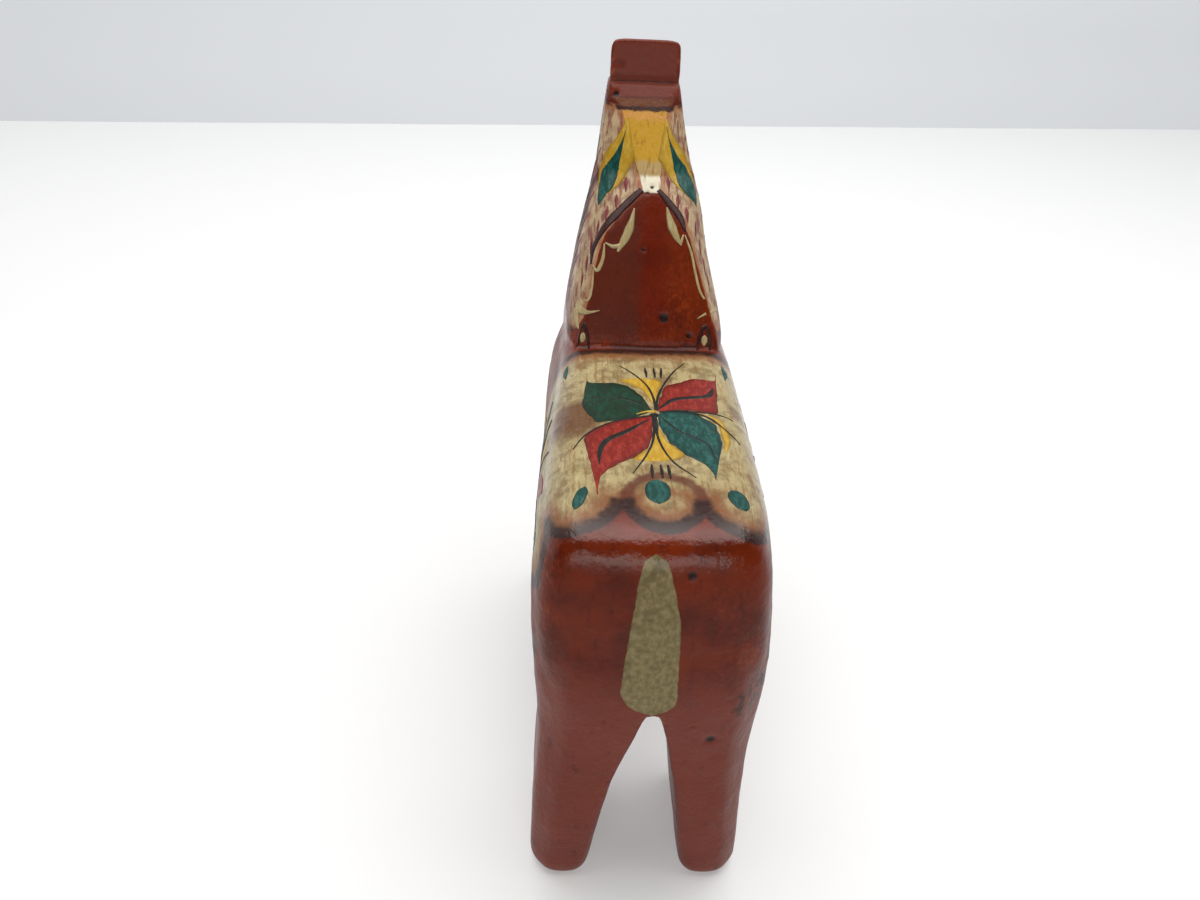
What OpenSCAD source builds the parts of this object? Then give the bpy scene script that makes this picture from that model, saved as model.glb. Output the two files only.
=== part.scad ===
// Dala horse: a glued-up and knife-carved pine horse, standing 250 mm tall.
// Frame: +Z up, the foot soles on Z = 0, X across the horse, the head points to -Y.
// A centre board carries the head, ears, crest and body core. Leg, flank and neck blocks
// are glued to its two faces over hidden birch dowels, and the whole blank is then carved.
// Carved lumps are convex hulls of knife-cut corners, so their facets are flat like the cuts.

/* [Horse] */
// Height from the soles to the ear tips (mm)
horse_h = 250; // [150:1:400]
// Thickness of the centre board (mm)
core_t = 28; // [26:0.5:32]
// Half width of the barrel at its widest (mm)
body_w = 37.5; // [36:0.5:39]
// Half width across the outside of the feet (mm)
foot_w = 37.5; // [35:0.5:40]

/* [Leg gap] */
// Half width of the gap between left and right feet on the floor (mm)
gap_w = 16.5; // [14:0.5:18]
// Height of the top of the gap (mm)
gap_h = 88; // [86:0.5:90]

/* [Dowels] */
// Diameter of the hidden dowels (mm)
dowel_d = 8; // [6:0.5:10]
// Length of the hidden dowels (mm)
dowel_l = 42; // [38:0.5:44]
// Chamfer on the dowel ends (mm)
dowel_c = 0.8; // [0:0.1:1.5]

/* [Hidden] */
s = horse_h / 250;            // every length below is drawn for a 250 mm horse
y_mid = 111;                  // forward distance of the middle of the footprint
core = core_t / 2;
keel_z = 84;                  // underside of the centre board, rebated over the leg blocks
hind_f = 60;                  // joint between the hind block and the flank
fore_f = 96;                  // joint between the flank and the fore block
seam_z = 155.6;               // joint under the neck cheeks, level with the stop cut
bore_d = dowel_d + 0.1;
big = 400;
pine_core = [0.80, 0.62, 0.40];
pine_side = [0.86, 0.69, 0.46];
pine_leg = [0.78, 0.58, 0.36];
pine_neck = [0.88, 0.73, 0.52];
birch = [0.93, 0.86, 0.70];

// Through dowels as [forward, height].
dowel_at = [[24, 128], [18, 102], [78, 118], [122, 122], [140, 104], [148, 182]];

// ---- carved lumps: corners are [forward, height, half width] --------------------------

// Barrel: one ring of corners for each station along the body.
function ring(f, lo, hi, w, c) = [
    [f, lo, w * 0.66], [f, lo + 0.5 * c, w * 0.88], [f, lo + 1.7 * c, w],
    [f, hi - 3.6 * c, w], [f, hi - 1.6 * c, w * 0.95],
    [f, hi - 0.5 * c, w * 0.85], [f, hi, w * 0.68]
];

barrel = concat(
    ring(-9, 110, 132, 21, 5),
    ring(-7.6, 100, 140, 28, 6),
    ring(-4.8, 92.5, 147.5, 32.6, 7),
    ring(-0.5, 87.5, 152.4, 35.4, 8),
    ring(6, 85, 154.7, 36.9, 8.5),
    ring(14, 84, 155.5, body_w, 8.5),
    ring(125, 84, 155.5, body_w, 8.5),
    ring(146, 84, 154, body_w - 0.6, 8),
    ring(157, 87, 148, 33.5, 7),
    ring(163, 92, 140, 28.5, 6),
    ring(166.5, 99, 132, 20, 5)
);

// A leg slice: the plan at height z from f0 to f1 and from x0 out to x1, outer corners cut
// back by c and inner corners by ci.
function slice(z, f0, f1, x0, x1, c, ci = 3) = [
    [f0, z, x0 + ci], [f0, z, x1 - c], [f0 + c, z, x1], [f1 - c, z, x1],
    [f1, z, x1 - c], [f1, z, x0 + ci], [f0 + ci, z, x0], [f1 - ci, z, x0]
];

hind_shank = concat(
    slice(0, -9.8, 31, gap_w + 2, foot_w - 2, 5.5, 3.5),
    slice(2.4, -11, 33, gap_w, foot_w, 6, 3.5),
    slice(76, -6.4, 46, gap_w - 12.5, foot_w - 3, 9, 2)
);
// Above the gap the thighs of both sides are one lump across the horse.
hind_thigh = concat(
    slice(44, -6.4, 34, 0, foot_w - 3.6, 8, 0),
    slice(87, -7.6, 60, 0, foot_w - 0.4, 10, 0),
    slice(112, -8.6, 62, 0, body_w - 0.4, 11, 0),
    slice(136, -3, 50, 0, 35, 14, 0)
);
fore_shank = concat(
    slice(0, 116, 154.6, gap_w + 2, foot_w - 2, 5.5, 3.5),
    slice(2.4, 114, 156, gap_w, foot_w, 6, 3.5),
    slice(76, 106.6, 157, gap_w - 12.5, foot_w - 3, 9, 2)
);
fore_thigh = concat(
    slice(44, 114, 154, 0, foot_w - 3.6, 8, 0),
    slice(87, 95, 162, 0, foot_w - 0.4, 10, 0),
    slice(112, 97, 165, 0, body_w - 0.6, 12, 0),
    slice(136, 106, 160, 0, 34.6, 14, 0)
);

// Neck: pointed crest ridge at the back, roof edge, broad side, chamfered front.
neck_low = [
    [107, 156, 8], [108, 157.8, 7.6], [141, 203.3, 3.4], [147.5, 207.8, 4.2],
    [106, 146, 28], [109, 156.5, 27.4], [116, 168.5, 23.4], [131, 190.5, 16],
    [116, 146, 31], [122, 155.6, 31], [128, 165.5, 29.5], [145, 184, 24.8], [160, 208, 18.6],
    [156, 146, 32], [158, 158, 30.5], [165, 184, 25], [169, 208, 18.8],
    [166, 138, 22], [167.5, 158, 21], [172, 184, 16], [175, 208, 12],
    [122, 120, 29], [159, 118, 29], [166.2, 120, 17]
];
neck_high = [
    [150, 200, 3.4], [147.8, 208, 4.3], [165.5, 228.5, 8.3], [170.6, 230.4, 9.4], [173.6, 236, 13.4],
    [156, 202, 19.4], [160.5, 208, 18.4], [167, 216, 16.9], [172, 225, 15.4], [175.5, 235, 14.2],
    [172, 203, 18.8], [184, 216, 15.6], [190, 235, 13.8],
    [176, 203, 12], [187, 208, 11], [192, 236, 9]
];

// Head: cheeks wide, muzzle narrower and cut off blunt, every edge taken off with the knife.
head = [
    [170, 230, 10], [172, 222, 13], [178, 206, 13], [173, 194, 12.4], [172, 187, 8],
    [188, 241, 7], [192, 236, 12.4], [198, 206, 13], [187, 185, 12.4], [185, 179.5, 7],
    [228, 202.5, 5], [226, 198, 9.4], [216, 174, 9.4], [211, 169.5, 5],
    [231.5, 199, 4.5], [233, 193, 7.4], [228, 177, 7.4], [222.5, 169.5, 4.5],
    [215, 169, 5.5]
];

// Both ears are left in one block.
ears = [
    [172, 226, 12], [174.2, 235.5, 13.9], [176, 243, 13.9], [177, 248.2, 13.7],
    [177.4, 249.6, 12.6], [177.7, 250, 11], [183, 247.6, 10.5], [188, 244.5, 12],
    [191, 240, 12.4], [194, 233, 12], [184, 228, 13]
];

function place(p) = [p[2], y_mid - p[0], p[1]];

module lump(corners) {
    pts = concat([for (p = corners) place(p)], [for (p = corners) place([p[0], p[1], -p[2]])]);
    hull() polyhedron(points = pts, faces = [[for (i = [0 : len(pts) - 1]) i]]);
}

// One leg shape stands on each side, so only the +X half is hulled.
module leg_lump(corners) {
    pts = [for (p = corners) place(p)];
    hull() polyhedron(points = pts, faces = [[for (i = [0 : len(pts) - 1]) i]]);
}

// ---- where each board lies in the glued blank ---------------------------------------

// Box from forward distance f0 to f1, height z0 to z1 and across x0 to x1.
module bin(f0, f1, z0, z1, x0, x1) {
    translate([x0, y_mid - f1, z0]) cube([x1 - x0, f1 - f0, z1 - z0]);
}

// The arched gap between left and right legs runs the whole length of the horse.
module leg_gap() {
    outline = [
        [-gap_w, -1], [gap_w, -1], [gap_w, 0], [gap_w - 2.7, 24], [gap_w - 6.4, 52],
        [gap_w - 10.9, 73], [gap_w - 13.8, gap_h - 3.4], [gap_w - 15.2, gap_h],
        [15.2 - gap_w, gap_h], [13.8 - gap_w, gap_h - 3.4],
        [10.9 - gap_w, 73], [6.4 - gap_w, 52], [2.7 - gap_w, 24], [-gap_w, 0]
    ];
    rotate([90, 0, 0]) linear_extrude(height = big, center = true) polygon(outline);
}

module bores() {
    for (p = dowel_at)
        translate([-dowel_l / 2, y_mid - p[0], p[1]])
            rotate([0, 90, 0]) cylinder(d = bore_d, h = dowel_l, $fn = 48);
}

// ---- the pieces -----------------------------------------------------------------------

module core_board() {
    color(pine_core)
    difference() {
        intersection() {
            union() {
                lump(barrel);
                lump(hind_thigh);
                lump(fore_thigh);
                lump(neck_low);
                lump(neck_high);
                lump(head);
                lump(ears);
            }
            bin(-60, 280, keel_z, 300, -core, core);
        }
        leg_gap();
        bores();
    }
}

module hind_block() {
    color(pine_leg)
    difference() {
        union() {
            intersection() {
                union() {
                    leg_lump(hind_shank);
                    leg_lump(hind_thigh);
                }
                bin(-60, 84, -1, keel_z, 0, 60);
            }
            intersection() {
                union() {
                    leg_lump(hind_thigh);
                    lump(barrel);
                }
                bin(-60, hind_f, keel_z - 0.5, 300, core, 60);
            }
        }
        leg_gap();
        bores();
    }
}

module fore_block() {
    color(pine_leg)
    difference() {
        union() {
            intersection() {
                union() {
                    leg_lump(fore_shank);
                    leg_lump(fore_thigh);
                }
                bin(84, 280, -1, keel_z, 0, 60);
            }
            intersection() {
                union() {
                    leg_lump(fore_thigh);
                    lump(barrel);
                    lump(neck_low);
                }
                bin(fore_f, 280, keel_z - 0.5, seam_z, core, 60);
            }
        }
        leg_gap();
        bores();
    }
}

module flank() {
    color(pine_side)
    difference() {
        intersection() {
            union() {
                lump(barrel);
                lump(hind_thigh);
                lump(fore_thigh);
            }
            bin(hind_f, fore_f, keel_z, 300, core, 60);
        }
        bores();
    }
}

module neck_cheek() {
    color(pine_neck)
    difference() {
        intersection() {
            union() {
                lump(neck_low);
                lump(neck_high);
            }
            bin(-60, 280, seam_z, 300, core, 60);
        }
        bores();
    }
}

module other_side() {
    mirror([1, 0, 0]) children();
}

module dowels() {
    color(birch)
    for (p = dowel_at)
        translate([0, y_mid - p[0], p[1]]) rotate([0, 90, 0]) {
            cylinder(d = dowel_d, h = dowel_l - 2 * dowel_c, center = true, $fn = 48);
            for (e = [0, 1])
                mirror([0, 0, e])
                    translate([0, 0, dowel_l / 2 - dowel_c])
                        cylinder(d1 = dowel_d, d2 = dowel_d - 2 * dowel_c, h = dowel_c, $fn = 48);
        }
}

scale(s) {
    core_board();
    hind_block();  // hind_block_left
    other_side() hind_block();  // hind_block_right
    fore_block();  // fore_block_left
    other_side() fore_block();  // fore_block_right
    flank();  // flank_left
    other_side() flank();  // flank_right
    neck_cheek();  // neck_cheek_left
    other_side() neck_cheek();  // neck_cheek_right
    dowels();
}
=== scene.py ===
"""Looks of the dala horse: a carved, painted and varnished pine horse on a pale table.

Lengths are in millimetres until the meshes are made. Points are (x, f, z): x across the
horse, f forward from the rump, z up. The frame's Y axis is Y_MID - f.
"""
import itertools
import math
import bmesh
import bpy
import numpy as np
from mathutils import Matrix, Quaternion, Vector
from mathutils.bvhtree import BVHTree

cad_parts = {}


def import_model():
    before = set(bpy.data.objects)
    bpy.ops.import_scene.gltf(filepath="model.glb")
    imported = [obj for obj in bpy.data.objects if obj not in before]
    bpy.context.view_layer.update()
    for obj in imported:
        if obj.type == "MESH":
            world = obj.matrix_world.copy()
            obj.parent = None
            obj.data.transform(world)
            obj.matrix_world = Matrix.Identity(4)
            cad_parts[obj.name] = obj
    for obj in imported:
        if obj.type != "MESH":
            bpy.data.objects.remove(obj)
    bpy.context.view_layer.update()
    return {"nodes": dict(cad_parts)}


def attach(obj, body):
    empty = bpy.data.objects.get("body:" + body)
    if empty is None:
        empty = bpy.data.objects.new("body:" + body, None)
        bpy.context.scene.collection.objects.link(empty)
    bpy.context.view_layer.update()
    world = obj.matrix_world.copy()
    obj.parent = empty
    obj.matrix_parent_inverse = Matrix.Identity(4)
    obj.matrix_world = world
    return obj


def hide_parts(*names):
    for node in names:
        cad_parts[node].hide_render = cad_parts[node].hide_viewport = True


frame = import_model()

Y_MID = 111.0
CORE = 14.0            # half thickness of the centre board
KEEL = 84.0            # underside of the centre board
BELLY = 84.6           # underside of the barrel
HIND_F, FORE_F = 60.0, 96.0                # joints behind and in front of the flanks
SEAM_Z = 155.6         # level of the stop cut across the withers
BODY_W, FOOT_W = 37.5, 37.5                # half widths
GAP_W, GAP_H = 16.5, 88.0                  # gap between the legs: half width, height
STEP = CORE / 17       # size of a surface cell
CUBE = tuple(itertools.product((0, 1), repeat=3))      # corners of a cell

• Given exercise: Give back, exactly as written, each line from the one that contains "core_board();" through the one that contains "a pale table.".

• Result:
    core_board();
    hind_block();  // hind_block_left
    other_side() hind_block();  // hind_block_right
    fore_block();  // fore_block_left
    other_side() fore_block();  // fore_block_right
    flank();  // flank_left
    other_side() flank();  // flank_right
    neck_cheek();  // neck_cheek_left
    other_side() neck_cheek();  // neck_cheek_right
    dowels();
}
=== scene.py ===
"""Looks of the dala horse: a carved, painted and varnished pine horse on a pale table.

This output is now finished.